Is the relationship between Baudelaire and Manet thus an argument about whether writing or painting can best represent reality and imagination? We might more reasonably ask why the poet of ‘Les Fleurs du Mal’ did not fully recognize a kindred soul in Manet. For you only have to read a few of Baudelaire’s poems, even in translation, to be aware of how pictorial they are, how saturated with sights, smells, textures, and references to painting, sculpture, music, and art of the past. The sound of his poetry is also said by French speakers to possess a unique euphony:

Ce voyageur ailé, comme il est gauche et veule!
Lui, naguère si beau, qu’il est comique et laid!
L’un agace son bec avec un brûle-gueule,
L’autre mime, en boitant, l’infirme qui volait!
                                                            (L’albatros)

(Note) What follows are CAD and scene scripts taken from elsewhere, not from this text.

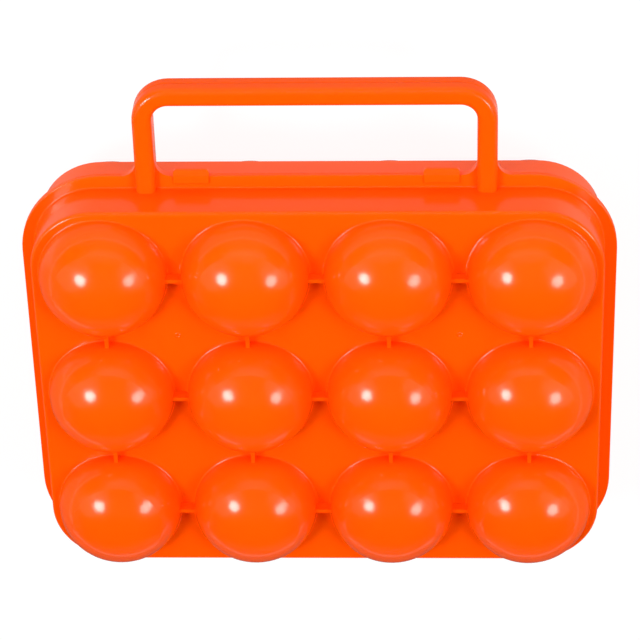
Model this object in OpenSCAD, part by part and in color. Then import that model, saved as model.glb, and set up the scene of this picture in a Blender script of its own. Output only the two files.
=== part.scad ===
// Hinged carrier for a dozen eggs: two moulded half shells with round cups, closed face to face,
// each with one half of the carrying handle.
// Millimetres. The closed carrier lies on the cups of its base half, +Z up. +Y runs to the handle,
// and the hinge is on the -Y side.

/* [Cups] */
// Cups along the handle side
cup_columns = 4; // [3:1:5]
// Cups away from the handle
cup_rows = 3; // [2:1:4]
// Distance between neighbouring cups
cup_pitch = 57; // [55:0.5:62]
// Inside diameter of a cup at the deck
cup_bore = 49; // [44:0.5:49.5]
// Height of a cup above the deck
cup_rise = 21.4; // [20.5:0.1:23.5]
// Radius of a cup's shoulder, in section
cup_shoulder = 19; // [17:0.1:20]
// Radius where a cup meets the deck
cup_foot = 0.8; // [0.5:0.1:1]

/* [Tray] */
// Wall thickness of both shells
wall = 1.2; // [0.9:0.1:1.4]
// Distance from an outer cup's axis to the deck's edge
deck_margin = 29; // [28.5:0.1:32]
// Corner radius of the deck
corner_radius = 26.5; // [20:0.5:32]
// Depth of each half, from the parting plane to the deck
tray_depth = 20.8; // [15:0.1:28]
// Draft of the side wall, in degrees
wall_draft = 0.5; // [0:0.1:1.5]
// Radius of the edge between the side wall and the deck
deck_edge = 1.5; // [1.5:0.1:2]
// Height of the ribs between the cups
rib_height = 4.6; // [2:0.1:7]
// Thickness of the ribs between the cups
rib_width = 1.6; // [1:0.1:2.4]

/* [Flange] */
// Width of the flange outside the side wall
flange_width = 5.5; // [4.5:0.1:8]
// Corner radius of the flange's outer edge
flange_corner = 34.7; // [30:0.1:40]
// Thickness of each flange
flange_thickness = 1.5; // [1.2:0.1:2]
// Radius between the flange and the side wall
flange_root = 0.8; // [0.4:0.1:1.2]
// Radius of the flange's outer edge
flange_round = 0.5; // [0.3:0.1:0.6]

/* [Handle] */
// Overall width of the handle
handle_width = 143.8; // [110:0.2:160]
// Height of the handle above the flange
handle_height = 41.2; // [36:0.2:60]
// Width of the handle bar
bar_width = 8; // [7:0.1:10]
// Thickness of each half of the bar
bar_thickness = 6; // [5:0.1:8]
// Radius of the bar's outer edges
bar_round = 2.6; // [1.5:0.1:3]
// Radius of the bar's edges at the parting plane
bar_parting_round = 0.7; // [0.3:0.1:1]
// Centreline radius of the handle's corners
bar_bend = 10.7; // [8:0.1:16]
// Wall of the hollow bar
bar_wall = 1.6; // [1.2:0.1:2]
// Radius of the flare where a leg leaves the flange
leg_flare = 6; // [3:0.5:9]

/* [Latches] */
// Distance between the middles of the two latches
latch_spacing = 99.7; // [80:0.1:110]
// Width of a latch tab
latch_width = 14.4; // [10:0.2:20]
// Height of a latch tab above the flange
latch_rise = 2.8; // [2:0.1:4]
// Length of the raised pad on the flange, below its edge
pad_length = 3.1; // [2:0.1:4]
// Height of the raised pad
pad_height = 1; // [0.6:0.1:1.5]
// Radius of the raised pad's edges
pad_round = 0.4; // [0.2:0.05:0.5]
// Width of the hook behind a tab
hook_width = 10; // [6:0.2:12]
// Thickness of the hook's finger
hook_thickness = 0.9; // [0.7:0.1:1.1]
// Reach of the hook's barb under the other flange
hook_bite = 0.4; // [0.2:0.05:0.6]
// Gap between a hook and the flange that it holds
hook_gap = 0.25; // [0.15:0.05:0.4]

/* [Hinge] */
// Distance between the middles of the two hinge stations
hinge_spacing = 99.7; // [80:0.1:140]
// Diameter of the hinge pin
pin_diameter = 3; // [2.6:0.1:3.4]
// Radial running clearance of the clip on its pin
pin_clearance = 0.1; // [0.05:0.01:0.1]
// Thickness of the clip's ring
clip_wall = 1.3; // [1:0.1:1.6]
// Width of the clip along the pin
clip_width = 12; // [8:0.5:20]
// Width of the clip's mouth, as a share of the pin
clip_mouth = 0.8; // [0.7:0.01:0.9]
// Thickness of each ear that carries the pin
ear_width = 2.4; // [1.8:0.1:4]
// Wall of the ear around the pin
ear_wall = 1.1; // [0.8:0.1:1.2]
// Gap between a clip and each ear
ear_gap = 0.4; // [0.2:0.1:1]
// Gap between a clip and the flange edge that it turns past
edge_gap = 0.3; // [0.2:0.1:0.6]

/* [Gate marks] */
// Radius of the ring bead round a gate mark
gate_radius = 0.9; // [0.7:0.05:1.5]
// Radius of the bead, in section
gate_bead = 0.5; // [0.4:0.05:0.55]
// Height of the bead above the deck
gate_height = 0.3; // [0.25:0.05:0.4]

/* [Hidden] */
$fn = 96;
// Overlap that joins two features of one moulding
join = 0.3;
shell_orange = [1, 0.35, 0.03];

// Cup outline: a shoulder arc on a centre at deck level, and a crown arc on the cup's axis
cup_radius = cup_bore / 2 + wall;
shoulder_x = cup_radius - cup_shoulder;
crown_radius = (shoulder_x ^ 2 + cup_rise ^ 2 - cup_shoulder ^ 2) / (2 * (cup_rise - cup_shoulder));
crown_z = cup_rise - crown_radius;
foot_x = shoulder_x + sqrt((cup_shoulder + cup_foot) ^ 2 - cup_foot ^ 2);
foot_angle = asin(cup_foot / (cup_shoulder + cup_foot));
crown_angle = atan2(-crown_z, shoulder_x);

// Cup axes, measured from the middle of the tray
last_x = (cup_columns - 1) / 2 * cup_pitch;
last_y = (cup_rows - 1) / 2 * cup_pitch;
function cup_x(i) = (i - (cup_columns - 1) / 2) * cup_pitch;
function cup_y(j) = (j - (cup_rows - 1) / 2) * cup_pitch;

// Tray outline: corner axes of the side wall, and radii about them
corner_x = last_x + deck_margin - corner_radius;
corner_y = last_y + deck_margin - corner_radius;
edge_x = corner_radius + deck_edge * tan(wall_draft) - deck_edge / cos(wall_draft);
root_radius = corner_radius + tray_depth * tan(wall_draft);
wall_x = corner_x + root_radius;
wall_y = corner_y + root_radius;

// Flange outline
flange_x = wall_x + flange_width;
flange_y = wall_y + flange_width;

// Handle centreline: two legs, two bends and a straight grip
leg_x = (handle_width - bar_width) / 2;
bend_x = leg_x - bar_bend;
grip_y = flange_y + handle_height - bar_width / 2;
bend_y = grip_y - bar_bend;
channel_width = bar_width - 2 * bar_wall;
channel_depth = bar_thickness - bar_wall;
channel_start = flange_y + bar_wall;

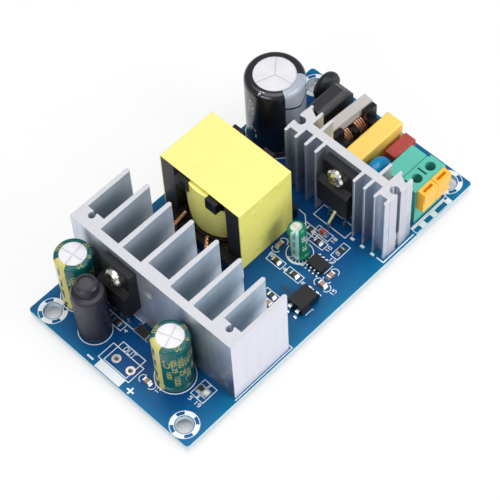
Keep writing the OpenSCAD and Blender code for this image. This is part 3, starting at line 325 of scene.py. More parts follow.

Baudelaire’s narrative persona is also a kind of theatrical creation, that acts in a similar way to Manet’s great paintings: arranging the elements of the poem/painting to create a dramatic narrative for a spectator. Manet was certainly influenced by his conversations with Baudelaire to go further in representing contemporary life in his painting; but Baudelaire, far from changing the course of Manet’s art, probably just gave Manet further reassurance to pursue avenues that he was already exploring. There is realism in Manet, but there is also the staging of the real, a self-conscious awareness of his own act of painting and an awareness of an audience that may have come from rubbing shoulders with a great poet. It certainly became one of Manet’s central bequests to the art of the twentieth century.